* AIM
Copy out all of the data exactly as it appears.

* COLLECTED MATERIAL
****************************************

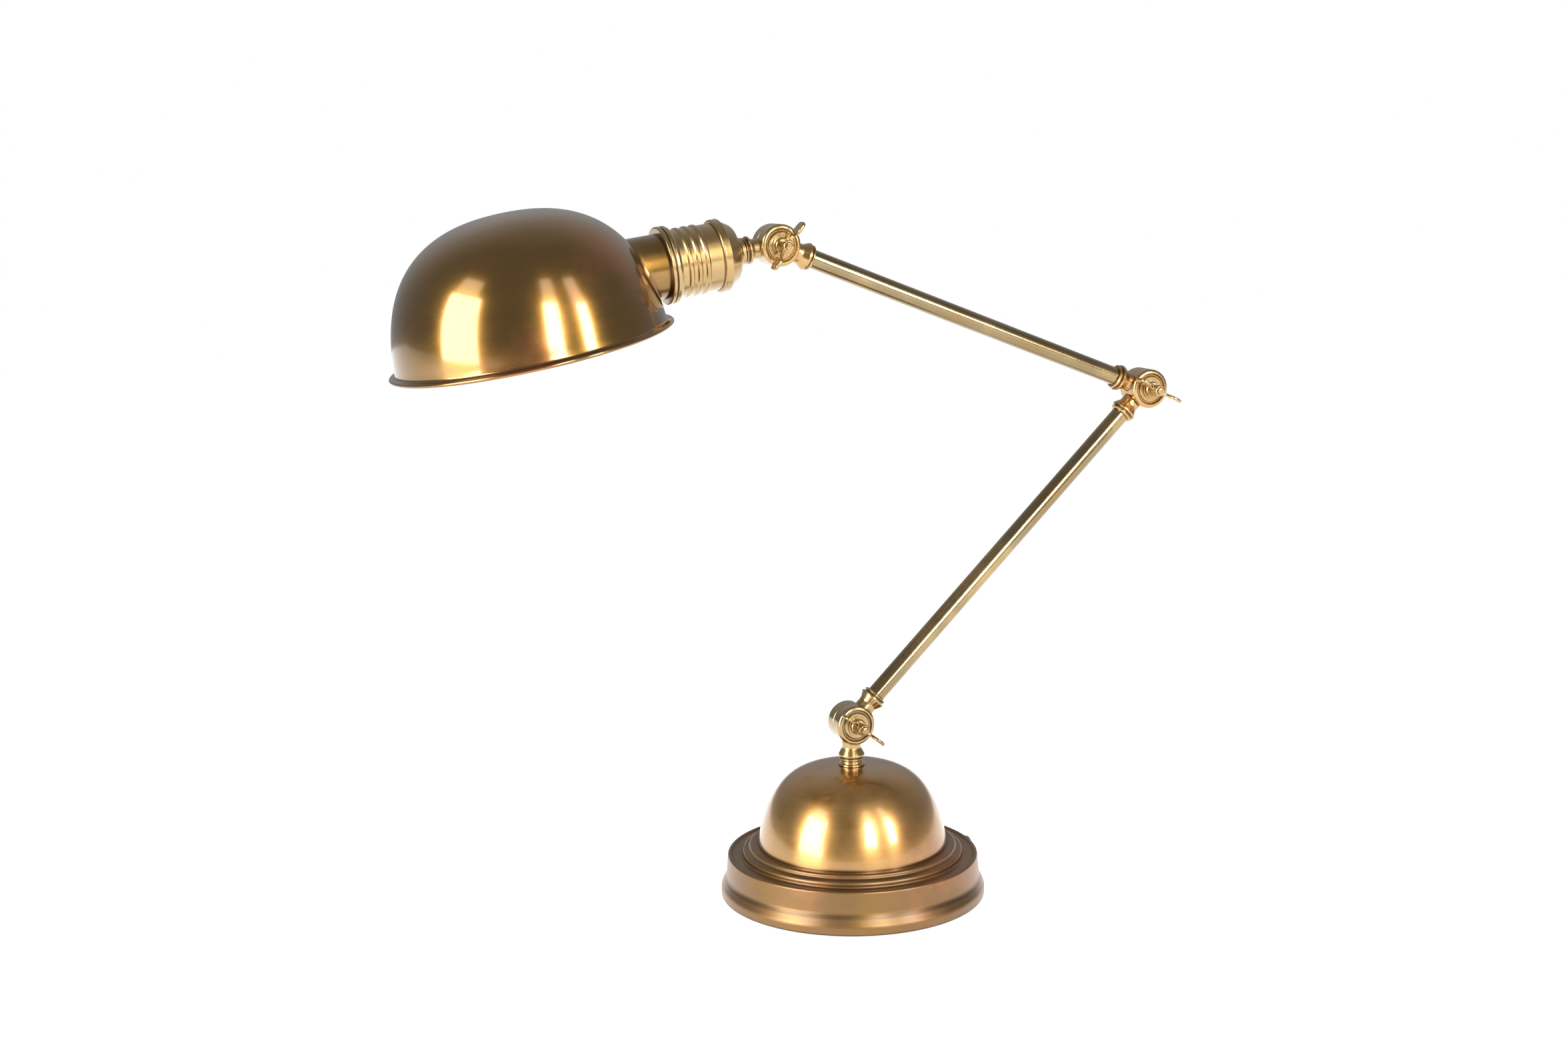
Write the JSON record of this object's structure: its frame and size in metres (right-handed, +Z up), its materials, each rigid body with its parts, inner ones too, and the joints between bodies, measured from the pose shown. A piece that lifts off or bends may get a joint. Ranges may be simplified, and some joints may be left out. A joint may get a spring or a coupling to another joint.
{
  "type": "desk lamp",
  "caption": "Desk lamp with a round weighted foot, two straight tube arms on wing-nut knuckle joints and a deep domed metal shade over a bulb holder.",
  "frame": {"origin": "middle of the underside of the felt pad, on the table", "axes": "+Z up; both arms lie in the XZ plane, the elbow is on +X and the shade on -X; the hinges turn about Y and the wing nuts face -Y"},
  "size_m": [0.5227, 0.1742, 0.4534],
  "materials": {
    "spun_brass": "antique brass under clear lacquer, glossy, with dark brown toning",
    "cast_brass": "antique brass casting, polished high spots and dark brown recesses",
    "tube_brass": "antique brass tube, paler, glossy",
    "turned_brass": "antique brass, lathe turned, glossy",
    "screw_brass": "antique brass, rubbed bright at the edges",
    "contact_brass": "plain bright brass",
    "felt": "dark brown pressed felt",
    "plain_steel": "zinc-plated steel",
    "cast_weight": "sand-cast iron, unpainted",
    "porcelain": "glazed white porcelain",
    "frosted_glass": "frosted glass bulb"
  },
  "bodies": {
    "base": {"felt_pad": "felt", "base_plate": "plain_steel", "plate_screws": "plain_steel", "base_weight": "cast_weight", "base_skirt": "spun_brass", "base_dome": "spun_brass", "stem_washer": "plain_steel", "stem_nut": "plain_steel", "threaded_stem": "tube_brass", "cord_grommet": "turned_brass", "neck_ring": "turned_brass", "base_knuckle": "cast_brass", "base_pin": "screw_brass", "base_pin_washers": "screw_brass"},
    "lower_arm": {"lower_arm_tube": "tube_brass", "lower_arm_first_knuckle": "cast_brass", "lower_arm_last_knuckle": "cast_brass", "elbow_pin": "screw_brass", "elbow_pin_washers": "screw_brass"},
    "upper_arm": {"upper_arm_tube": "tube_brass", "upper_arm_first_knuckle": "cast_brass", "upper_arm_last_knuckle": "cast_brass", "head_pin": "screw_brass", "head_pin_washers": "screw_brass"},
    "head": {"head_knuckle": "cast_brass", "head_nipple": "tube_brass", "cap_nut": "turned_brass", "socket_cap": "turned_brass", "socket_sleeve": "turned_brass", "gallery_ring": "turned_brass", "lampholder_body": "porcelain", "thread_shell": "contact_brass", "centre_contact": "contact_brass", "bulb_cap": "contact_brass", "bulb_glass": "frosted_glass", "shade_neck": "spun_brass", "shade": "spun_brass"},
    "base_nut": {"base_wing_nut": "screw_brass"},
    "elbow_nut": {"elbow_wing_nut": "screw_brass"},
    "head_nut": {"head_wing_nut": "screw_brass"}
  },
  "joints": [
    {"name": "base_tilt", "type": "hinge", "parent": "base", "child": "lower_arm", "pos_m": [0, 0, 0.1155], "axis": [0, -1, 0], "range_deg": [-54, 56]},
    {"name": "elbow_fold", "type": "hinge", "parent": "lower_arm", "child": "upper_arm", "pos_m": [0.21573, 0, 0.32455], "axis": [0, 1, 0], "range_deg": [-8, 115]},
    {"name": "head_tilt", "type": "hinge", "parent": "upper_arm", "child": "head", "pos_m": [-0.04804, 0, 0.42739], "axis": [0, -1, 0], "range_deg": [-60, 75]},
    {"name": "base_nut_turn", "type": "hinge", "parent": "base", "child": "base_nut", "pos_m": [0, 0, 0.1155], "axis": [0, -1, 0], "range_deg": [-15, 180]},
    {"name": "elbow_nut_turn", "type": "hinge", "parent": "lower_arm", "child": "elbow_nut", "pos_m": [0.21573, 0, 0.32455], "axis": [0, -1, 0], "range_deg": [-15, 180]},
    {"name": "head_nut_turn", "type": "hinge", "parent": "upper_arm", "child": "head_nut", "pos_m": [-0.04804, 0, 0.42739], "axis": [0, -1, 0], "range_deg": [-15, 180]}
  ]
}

****************************************

* TASK OUTPUT
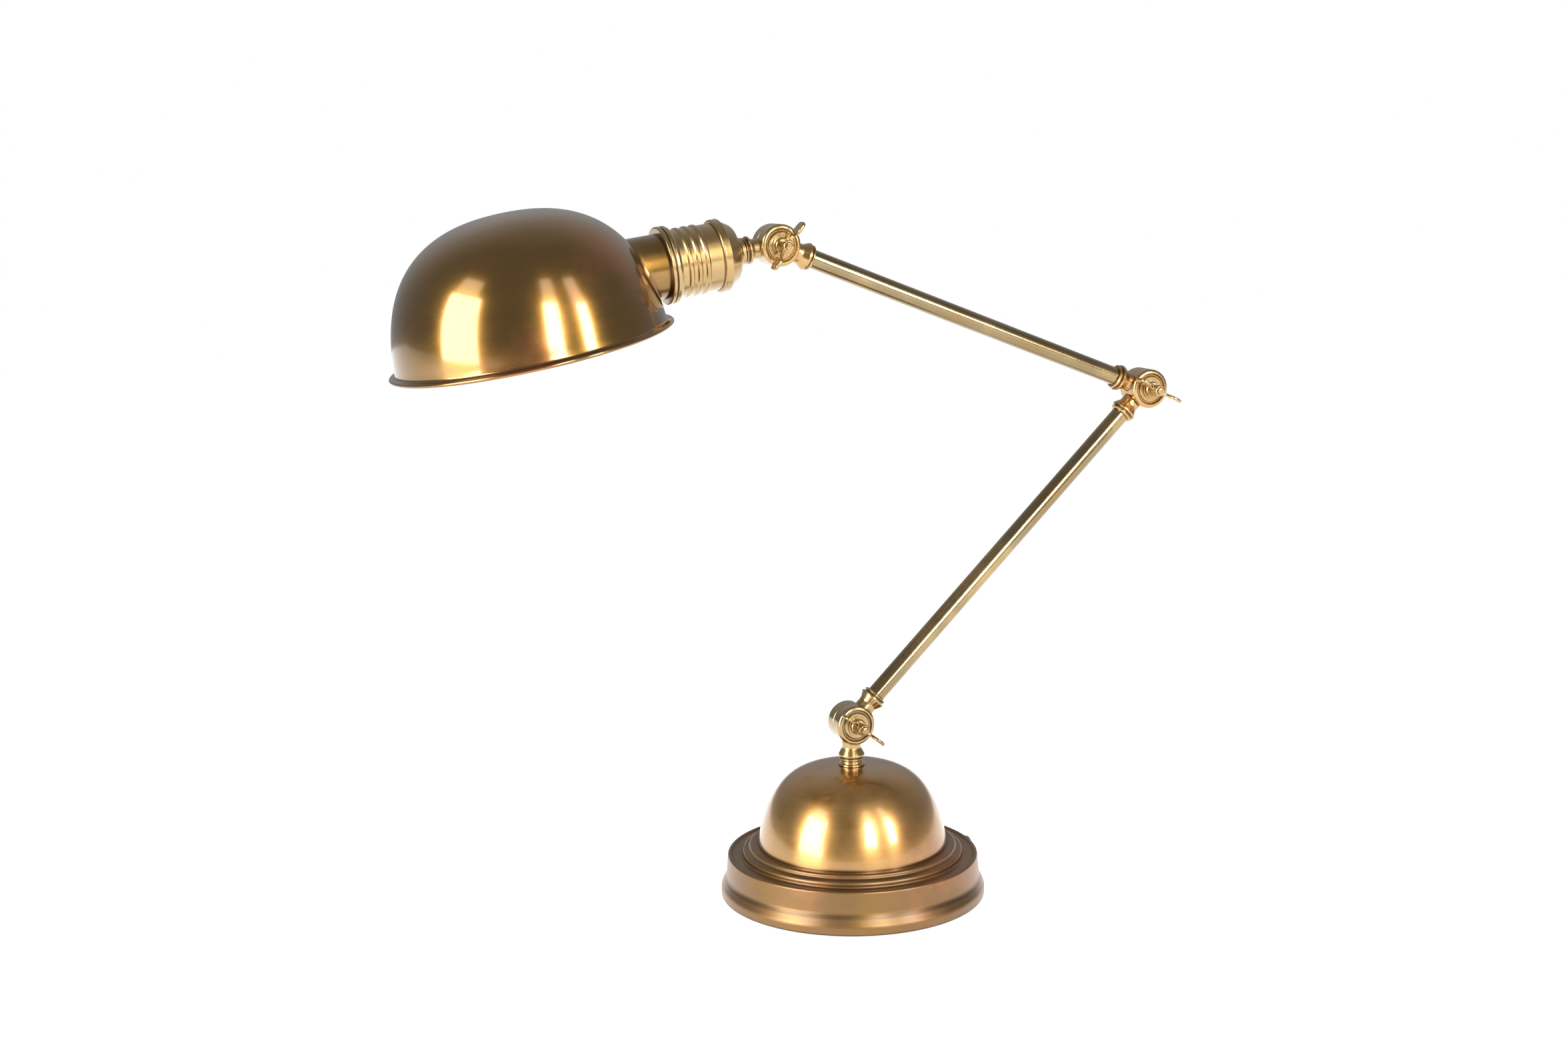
Write the JSON record of this object's structure: its frame and size in metres (right-handed, +Z up), its materials, each rigid body with its parts, inner ones too, and the joints between bodies, measured from the pose shown. A piece that lifts off or bends may get a joint. Ranges may be simplified, and some joints may be left out. A joint may get a spring or a coupling to another joint.
{
  "type": "desk lamp",
  "caption": "Desk lamp with a round weighted foot, two straight tube arms on wing-nut knuckle joints and a deep domed metal shade over a bulb holder.",
  "frame": {"origin": "middle of the underside of the felt pad, on the table", "axes": "+Z up; both arms lie in the XZ plane, the elbow is on +X and the shade on -X; the hinges turn about Y and the wing nuts face -Y"},
  "size_m": [0.5227, 0.1742, 0.4534],
  "materials": {
    "spun_brass": "antique brass under clear lacquer, glossy, with dark brown toning",
    "cast_brass": "antique brass casting, polished high spots and dark brown recesses",
    "tube_brass": "antique brass tube, paler, glossy",
    "turned_brass": "antique brass, lathe turned, glossy",
    "screw_brass": "antique brass, rubbed bright at the edges",
    "contact_brass": "plain bright brass",
    "felt": "dark brown pressed felt",
    "plain_steel": "zinc-plated steel",
    "cast_weight": "sand-cast iron, unpainted",
    "porcelain": "glazed white porcelain",
    "frosted_glass": "frosted glass bulb"
  },
  "bodies": {
    "base": {"felt_pad": "felt", "base_plate": "plain_steel", "plate_screws": "plain_steel", "base_weight": "cast_weight", "base_skirt": "spun_brass", "base_dome": "spun_brass", "stem_washer": "plain_steel", "stem_nut": "plain_steel", "threaded_stem": "tube_brass", "cord_grommet": "turned_brass", "neck_ring": "turned_brass", "base_knuckle": "cast_brass", "base_pin": "screw_brass", "base_pin_washers": "screw_brass"},
    "lower_arm": {"lower_arm_tube": "tube_brass", "lower_arm_first_knuckle": "cast_brass", "lower_arm_last_knuckle": "cast_brass", "elbow_pin": "screw_brass", "elbow_pin_washers": "screw_brass"},
    "upper_arm": {"upper_arm_tube": "tube_brass", "upper_arm_first_knuckle": "cast_brass", "upper_arm_last_knuckle": "cast_brass", "head_pin": "screw_brass", "head_pin_washers": "screw_brass"},
    "head": {"head_knuckle": "cast_brass", "head_nipple": "tube_brass", "cap_nut": "turned_brass", "socket_cap": "turned_brass", "socket_sleeve": "turned_brass", "gallery_ring": "turned_brass", "lampholder_body": "porcelain", "thread_shell": "contact_brass", "centre_contact": "contact_brass", "bulb_cap": "contact_brass", "bulb_glass": "frosted_glass", "shade_neck": "spun_brass", "shade": "spun_brass"},
    "base_nut": {"base_wing_nut": "screw_brass"},
    "elbow_nut": {"elbow_wing_nut": "screw_brass"},
    "head_nut": {"head_wing_nut": "screw_brass"}
  },
  "joints": [
    {"name": "base_tilt", "type": "hinge", "parent": "base", "child": "lower_arm", "pos_m": [0, 0, 0.1155], "axis": [0, -1, 0], "range_deg": [-54, 56]},
    {"name": "elbow_fold", "type": "hinge", "parent": "lower_arm", "child": "upper_arm", "pos_m": [0.21573, 0, 0.32455], "axis": [0, 1, 0], "range_deg": [-8, 115]},
    {"name": "head_tilt", "type": "hinge", "parent": "upper_arm", "child": "head", "pos_m": [-0.04804, 0, 0.42739], "axis": [0, -1, 0], "range_deg": [-60, 75]},
    {"name": "base_nut_turn", "type": "hinge", "parent": "base", "child": "base_nut", "pos_m": [0, 0, 0.1155], "axis": [0, -1, 0], "range_deg": [-15, 180]},
    {"name": "elbow_nut_turn", "type": "hinge", "parent": "lower_arm", "child": "elbow_nut", "pos_m": [0.21573, 0, 0.32455], "axis": [0, -1, 0], "range_deg": [-15, 180]},
    {"name": "head_nut_turn", "type": "hinge", "parent": "upper_arm", "child": "head_nut", "pos_m": [-0.04804, 0, 0.42739], "axis": [0, -1, 0], "range_deg": [-15, 180]}
  ]
}